DESCRIPTION OF THE TASK:
Reproduce, exactly and in full, only the lines below from the one containing "Keep writing the" through the one containing "return slots.part".

EXERCISE DATA:
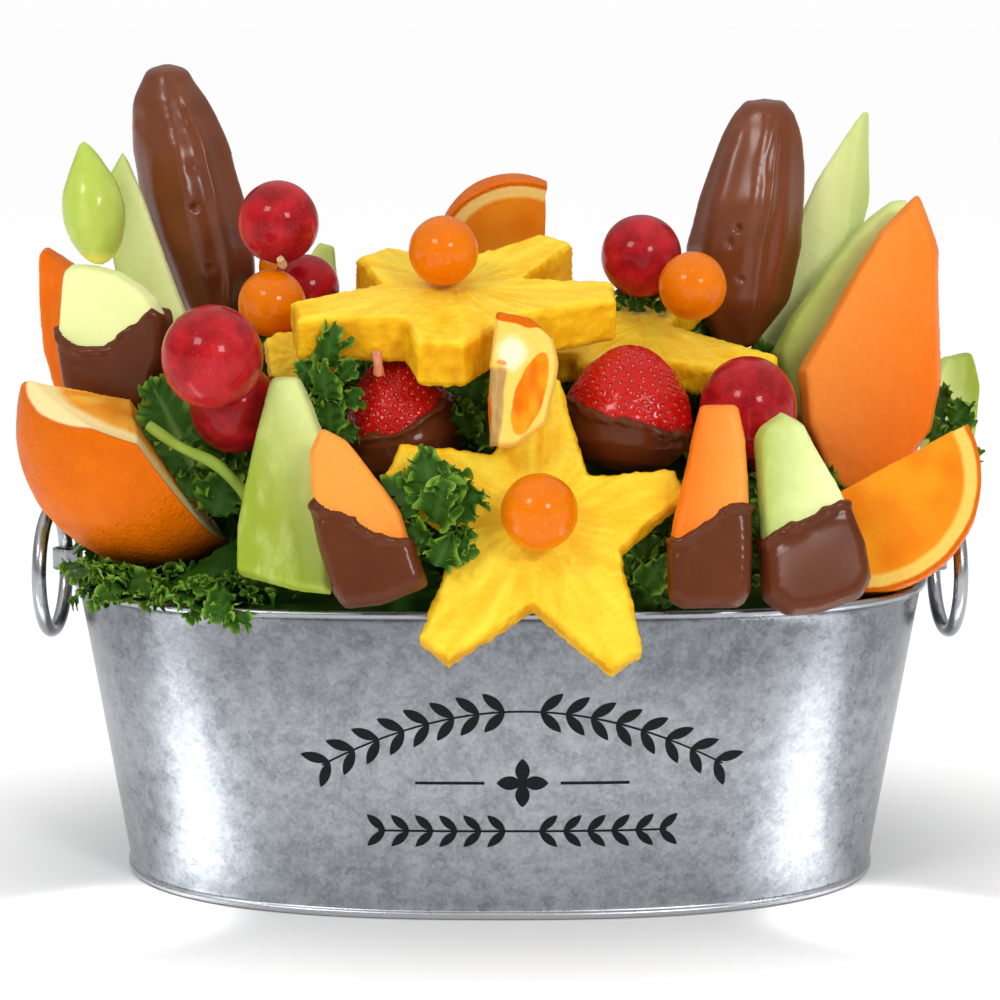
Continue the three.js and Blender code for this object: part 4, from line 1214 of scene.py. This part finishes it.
def make_beds(crowd):
    """The leaves that cover the heap, in front and behind."""
    rng = np.random.default_rng(4)
    front = leaves_over(rng, "kale_heap", 150, (12 * MM, 18 * MM),
                        lambda p, n: on_top(p) & (p[:, 1] < 0) & ~in_corner(p), pull=0.35 * UP,
                        rows=7, cols=84)
    leafy("kale_bed_front", front, crowd, inside=True)
    rng = np.random.default_rng(6)
    back = leaves_over(rng, "kale_heap", 245, (18 * MM, 26 * MM),
                       lambda p, n: on_top(p) & (p[:, 1] >= 0), stand=0.5, sunk=4 * MM, rows=6, cols=72)
    leafy("kale_bed_back", back, crowd)


def make_sprig(node, crowd, seed, plan):
    """A plume of curly leaves in the place of its CAD lump, looking to the front.

    Each leaf is (across, up, turn, length): its stalk in half sizes from the lump's middle, the
    way it grows in degrees clockwise from straight up, and its length in millimetres.
    """
    rng = np.random.default_rng(seed)
    centre, half = middle(node), half_size(node)
    leaves = []
    for across, up, turn, length in plan:
        angle = math.radians(turn + rng.uniform(-8, 8))
        at = centre + half * [across, 0.35 * rng.uniform(-1, 1), up]
        grow = np.array([math.sin(angle), -0.25 + 0.25 * rng.normal(), math.cos(angle)])
        face = np.array([0.25 * rng.normal(), -1.0, 0.3 + 0.25 * rng.normal()])
        leaves.append(placed_leaf(rng, length * MM, at, grow, face, frill=1.2, rows=10, cols=180))
    return leafy(node + "_leaves", leaves, crowd, node)


# The leaves of each plume, as make_sprig() reads them.
SPRIGS = {
    "kale_sprig_strawberry": [
        (0.0, 0.2, 0, 12), (-0.3, -0.1, -40, 9), (0.4, 0.0, 45, 8), (-0.2, -0.6, -50, 9),
        (0.3, -0.5, 55, 8), (0.0, -0.4, 5, 11), (0.2, -1.0, 80, 8), (-0.1, -1.0, -70, 8),
        (0.1, -1.0, 0, 11),
    ],
    "kale_sprig_front": [
        (0.05, 0.05, -5, 17), (0.1, 0.1, 25, 13), (-0.1, 0.1, -62, 17), (0.1, -0.15, 62, 16),
        (0.0, -0.3, -85, 12), (0.15, -0.5, 85, 11), (0.2, -0.7, 65, 10), (0.0, -0.6, -50, 10),
        (0.1, -0.95, 20, 11), (0.1, -0.2, 10, 15),
    ],
    "kale_sprig_middle": [
        (0.0, 0.0, 0, 12), (-0.2, -0.3, -45, 10), (0.3, -0.2, 45, 10), (0.0, -0.8, -15, 12),
        (0.2, -0.9, 40, 11),
    ],
    "kale_sprig_star": [
        (0.0, -0.2, 0, 11), (0.2, -0.4, 50, 10), (-0.2, -0.4, -45, 10), (0.0, -0.8, 20, 11),
        (0.3, -0.9, 75, 9), (-0.3, -0.9, -70, 9),
    ],
    "kale_sprig_right": [
        (-0.4, 0.1, -10, 11), (-0.2, 0.0, 30, 10), (-0.5, -0.3, -50, 9), (-0.2, -0.4, 60, 8),
        (-0.4, -0.6, 10, 10), (-0.1, -0.8, 45, 9), (-0.4, -1.0, -20, 11), (-0.1, -1.0, 70, 8),
    ],
    "kale_sprig_top": [
        (-0.2, -0.4, -25, 8), (0.2, -0.4, 20, 8), (0.5, -0.6, 60, 7), (-0.5, -0.6, -65, 7),
        (0.0, -0.8, 0, 8),
    ],
}


def make_rim_kale(node, crowd, seed, count, lengths, top, spans):
    """Kale under the fruit in the tub's corner that hangs over the rim along some spans of it."""
    rng = np.random.default_rng(seed)
    leaves = leaves_over(rng, node, count, lengths, lambda p, n: n[:, 2] > -0.3, stand=0.35,
                         pull=(-0.2, -0.6, 0))
    for points, _ in leaves:
        points[..., 2] -= max(points[..., 2].max() - top * MM, 0)
    rim = oval(TUB["height"] + 1.6 * MM, 0.2 * MM)
    for start, end, number in spans:
        for x in np.linspace(start * MM, end * MM, number):
            near = np.argmin(np.abs(rim[:, 0] - x) + 1000 * (rim[:, 1] > 0))
            along = unit(rim[(near + 1) % len(rim)] - rim[near - 1])
            out = np.cross(along, UP)
            grow = out + 0.5 * rng.normal() * along + rng.uniform(-0.75, 0.1) * UP
            at = rim[near] - out * rng.uniform(0, 2.5) * MM
            leaves.append(placed_leaf(rng, rng.uniform(6.5, 9.5) * MM, at, grow, out + 0.9 * UP, width=0.5))
    return leafy(node + "_leaves", leaves, crowd, node)


# The leaves of the tuft at the left: length, stalk's end, way it grows, way it faces, shape.
LEFT_TUFT = [
    (36, (-86, -43, 124), (-0.44, -0.05, 0.90), (0.1, -1, 0.25),
     {"width": 0.30, "calm": 0.8, "veined": 0.8, "rows": 16, "cols": 190}),
    (20, (-80, -44, 122), (-0.1, -0.1, 1), (0.3, -1, 0.2), {"width": 0.34}),
    (18, (-92, -42, 120), (-0.5, -0.1, 0.8), (-0.2, -1, 0.3), {}),
    (17, (-84, -48, 116), (0.3, -0.2, 0.9), (0.1, -1, 0.3), {}),
    (16, (-92, -46, 114), (0.1, -0.3, 0.9), (0.0, -1, 0.4), {}),
    (22, (-87, -42, 138), (-0.75, 0, 0.66), (0.1, -1, 0.2), {}),
    (24, (-85, -40, 134), (-0.5, 0, 0.87), (-0.1, -1, 0.2), {}),
    (18, (-87, -43, 122), (0.1, 0, 1), (0.1, -1, 0.3), {}),
    (15, (-80, -46, 116), (0.2, -0.1, 0.9), (0.1, -1, 0.3), {}),
]


def make_left_leaf(crowd):
    """A broad leaf seen flat, its left margin curled, over a tuft of smaller ones."""
    rng = np.random.default_rng(14)
    leaves = [placed_leaf(rng, length * MM, np.array(at) * MM, grow, face, **shape)
              for length, at, grow, face, shape in LEFT_TUFT]
    leafy("kale_leaf_left_leaves", leaves, crowd, "kale_leaf_left")
    line = curve(np.array([(-101.5, -55, 145), (-92.1, -58, 138.8), (-82.1, -58, 134.7), (-73.6, -58, 125.9),
                           (-70, -57, 119)]) * MM, 40)
    share = np.linspace(0, 1, 40)
    radii = MM * (1.55 + 0.7 * share**3 + 0.14 * np.sin(17 * share))
    points, faces, _ = tube(line, radii)
    dress(new_object("kale_stalk_left", points, faces), FINISH["stalk"], "kale")


def tube(points, radii, sides=14):
    """A round stalk along points: points, faces, zeros."""
    points = np.asarray(points, float)
    ahead = unit(np.gradient(points, axis=0))
    side = unit(np.cross(ahead, UP + 1e-3))
    up = np.cross(side, ahead)
    angle = np.linspace(0, 2 * math.pi, sides, endpoint=False)
    ring = np.cos(angle)[None, :, None] * side[:, None] + np.sin(angle)[None, :, None] * up[:, None]
    rows = points[:, None] + ring * np.asarray(radii)[:, None, None]
    return rows.reshape(-1, 3), grid_faces(len(points), sides, closed=True), np.zeros(rows.shape[0] * sides)


def curve(controls, count):
    """Points along a smooth curve through a few control points."""
    controls = np.asarray(controls, float)
    share = np.linspace(0, 1, len(controls))
    fine = np.linspace(0, 1, count)
    line = np.stack([np.interp(fine, share, controls[:, i]) for i in range(3)], axis=1)
    for _ in range(count // 3):
        line[1:-1] = (line[:-2] + 2 * line[1:-1] + line[2:]) / 4
    return line


# ---- skewers ----------------------------------------------------------------------
def make_stick(node):
    obj = skin(node + "_wood", node, 0.25 * MM, 3)
    swell(obj, 0.3 * MM * cloud(coords(obj) * [1, 1, 0.2], 0.9 * MM, 2))
    return dress(obj, FINISH[node], "skewer", node)


# ---- everything -------------------------------------------------------------------
make_tub()
make_ornament()
make_ring("ring_left", -1)
make_ring("ring_right", 1)
make_ear("ear_left")
make_ear("ear_right")

fruit = {obj.name: obj for obj in make_balls()}
green = make_green_grape()
pineapples = [
    make_pineapple("pineapple_star_front", 0.62 * MM, 11),
    make_pineapple("pineapple_star_top", 0.62 * MM, 27),
    make_pineapple("pineapple_star_low", 0.72 * MM, 43),
    make_pineapple("pineapple_point_left", 0.7 * MM, 59),
]
melons = {node: make_melon(node, 7 * i) for i, node in enumerate(RIND_SIDE)}
oranges = [make_orange(node, 5 * i) for i, node in enumerate(ORANGES)]
oranges.append(make_middle_wedge("orange_wedge_middle", 91))
bananas = [
    make_banana("banana_left", 2, [(36, 30, 9, 1.6), (100, 100, 24, 1.0), (-80, -80, 24, 1.0)], (-4, 4, 20),
                [(4, 0.47, 0.9, 1.6), (14, 0.62, 2.0, 0.7), (8, 0.24, 1.1, 0.7)]),
    make_banana("banana_right", 5, [(6, 34, 8, 1.5), (-60, -40, 22, 1.0), (100, 100, 24, 1.0)], (-12, 8, 16),
                [(-14, 0.5, 1.0, 1.5), (-22, 0.44, 1.3, 0.8), (-6, 0.3, 1.1, 0.8)]),
]
berries = {node: make_strawberry(node, seed)
           for node, seed in (("strawberry_left", 3), ("strawberry_right", 4))}
dipped = {**melons, **berries}
coats = [make_coat(node, dipped[dip[0]], 4 * i + 1) for i, (node, dip) in enumerate(DIPS.items())]
make_stick("skewer_grape")
make_stick("skewer_strawberry")

crowd = Crowd([*fruit.values(), green, *pineapples, *melons.values(), *oranges, *bananas,
               *berries.values(), *coats, bpy.data.objects["tub_sheet"]])
make_core()
make_beds(crowd)
make_rim_kale("kale_rim_left", crowd, 12, 46, (9 * MM, 13 * MM), 104, [(-123, -101, 10)])
make_rim_kale("kale_rim_front_left", crowd, 13, 24, (7 * MM, 11 * MM), 103, [(-90, -74, 7)])
make_left_leaf(crowd)
for seed, (node, plan) in enumerate(SPRIGS.items(), start=15):
    make_sprig(node, crowd, seed, plan)


# ---- floor, light and camera ------------------------------------------------------
def make_floor():
    """A white floor that glows a little, less so near the tub, where the dimmed glow paints its soft shadow.
    """
    size = 60.0
    corners = [(-size, -size, 0), (size, -size, 0), (size, size, 0), (-size, size, 0)]
    floor = new_object("floor", corners, [(0, 1, 2, 3)])
    f = Finish("pale_floor", Emission_Strength=0.35)
    near = f.node("Mapping", {}, {"Vector": f.position, "Scale": (1 / 0.115, 1 / 0.0665, 0)})
    away = f.node("VectorMath", {"operation": "LENGTH"}, {0: near}, "Value")
    # Painted shadow: the glow fades to nearly dark towards the tub's foot.
    glow = f.blend(f.step(away, 0.95, 2.3), (0.05, 0.05, 0.05), (1, 1, 1))
    floor.data.materials.append(f.done((0.86, 0.86, 0.86, 1), 0.9, glow=glow))


def area_light(name, place, target, size, power):
    lamp = bpy.data.lights.new(name, "AREA")
    lamp.shape = "RECTANGLE"
    lamp.size, lamp.size_y = size
    lamp.energy = power
    obj = linked(name, lamp)
    obj.location = place
    obj.rotation_euler = (Vector(target) - Vector(place)).to_track_quat("-Z", "Y").to_euler()
    return obj


def make_light():
    """A white horizon, a soft bright ceiling, two soft boxes, and bright floor beside the tub."""
    world = bpy.data.worlds.new("studio")
    world.use_nodes = True
    tree = world.node_tree
    place = tree.nodes.new("ShaderNodeTexCoord")
    apart = tree.nodes.new("ShaderNodeSeparateXYZ")
    band = tree.nodes.new("ShaderNodeValToRGB")
    stops = [(0.0, 0.985), (0.03, 0.985), (0.10, 0.30), (0.35, 0.40), (0.8, 0.85), (1.0, 1.1)]
    Finish._set_stops(band.color_ramp, [(at, (tone, tone, tone)) for at, tone in stops])
    tree.links.new(place.outputs["Generated"], apart.inputs[0])
    tree.links.new(apart.outputs[2], band.inputs[0])
    tree.links.new(band.outputs[0], tree.nodes["Background"].inputs["Color"])
    bpy.context.scene.world = world
    aim = (0, 0, 0.12)
    area_light("key", (0.48, -1.0, 0.64), aim, (0.26, 0.24), 3.9)
    area_light("fill", (-0.55, -0.80, 0.85), aim, (0.30, 0.26), 3.2)
    for side in (-1, 1):
        x, y = side * 0.168, -0.096
        glow = area_light("floor_glow", (x, y, 0.05), (x, y, 0), (0.17, 0.024), 0.075)
        glow.rotation_euler = (0, 0, -side * math.radians(31))
        glow.data.spread = math.radians(60)


CAMERA_PLACE = (0, -0.850, 0.2621)
CAMERA_DOWN = 9.92                           # degrees below level
CAMERA_LENS = 100.2                          # millimetres, for a picture 36 mm wide


def make_camera():
    camera = bpy.data.cameras.new("camera")
    camera.sensor_width = 36
    camera.lens = CAMERA_LENS
    camera.clip_start = 0.05
    obj = linked("camera", camera)
    obj.location = CAMERA_PLACE
    obj.rotation_euler = (math.radians(90 - CAMERA_DOWN), 0, 0)
    bpy.context.scene.camera = obj


make_floor()
make_light()
make_camera()
bpy.context.scene.view_settings.view_transform = "Standard"
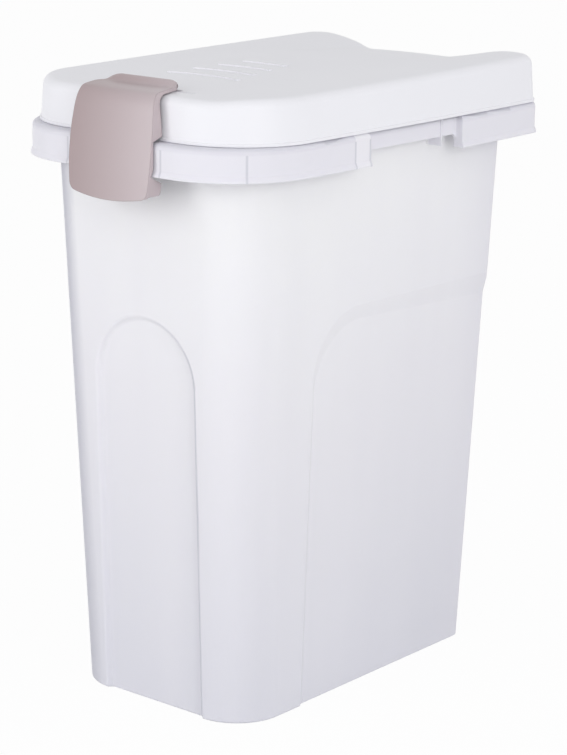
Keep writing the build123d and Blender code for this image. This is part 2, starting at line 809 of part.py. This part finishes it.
def clip_slots():
    """Room in the barrel for the lid's lugs through the clip's whole travel."""
    radius = lid_lug_radius + lug_round_gap
    neck = math.degrees(math.asin((lug_neck_half + lug_round_gap) / radius)) + 4
    low, high = -90 - neck, -90 + clip_travel + neck
    reach, steps = 3 * barrel_radius, 6
    fan = [(barrel_y, barrel_z)]
    for step in range(steps + 1):
        angle = math.radians(low + (high - low) * step / steps)
        fan.append((barrel_y + reach * math.cos(angle), barrel_z + reach * math.sin(angle)))
    width = lid_lug_width + 2 * lug_side_gap
    with BuildPart() as slots:
        for middle in (-lid_lug_offset, lid_lug_offset):
            near, far = middle - width / 2, middle + width / 2
            add(side_plate(fan, middle, width))
            add(round_bar(radius, near, far, barrel_y, barrel_z))
    return slots.part


def clip_barrel():
    """The barrel at the end of the clip's arm, with domed ends."""
    straight = barrel_half_width - barrel_end_length
    with BuildPart() as barrel:
        with BuildSketch(Plane(origin=(0, barrel_y, barrel_z), x_dir=(1, 0, 0), z_dir=(0, -1, 0))):
            with BuildLine():
                EllipticalCenterArc((straight, 0), barrel_end_length, barrel_radius, 0, arc_size=90)
                Line((straight, barrel_radius), (-straight, barrel_radius))
                EllipticalCenterArc((-straight, 0), barrel_end_length, barrel_radius, 90, arc_size=90)
                Line((-barrel_half_width, 0), (barrel_half_width, 0))
            make_face()
        revolve(axis=Axis((0, barrel_y, barrel_z), (1, 0, 0)))
    return barrel.part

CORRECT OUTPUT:
Keep writing the build123d and Blender code for this image. This is part 2, starting at line 809 of part.py. This part finishes it.
def clip_slots():
    """Room in the barrel for the lid's lugs through the clip's whole travel."""
    radius = lid_lug_radius + lug_round_gap
    neck = math.degrees(math.asin((lug_neck_half + lug_round_gap) / radius)) + 4
    low, high = -90 - neck, -90 + clip_travel + neck
    reach, steps = 3 * barrel_radius, 6
    fan = [(barrel_y, barrel_z)]
    for step in range(steps + 1):
        angle = math.radians(low + (high - low) * step / steps)
        fan.append((barrel_y + reach * math.cos(angle), barrel_z + reach * math.sin(angle)))
    width = lid_lug_width + 2 * lug_side_gap
    with BuildPart() as slots:
        for middle in (-lid_lug_offset, lid_lug_offset):
            near, far = middle - width / 2, middle + width / 2
            add(side_plate(fan, middle, width))
            add(round_bar(radius, near, far, barrel_y, barrel_z))
    return slots.part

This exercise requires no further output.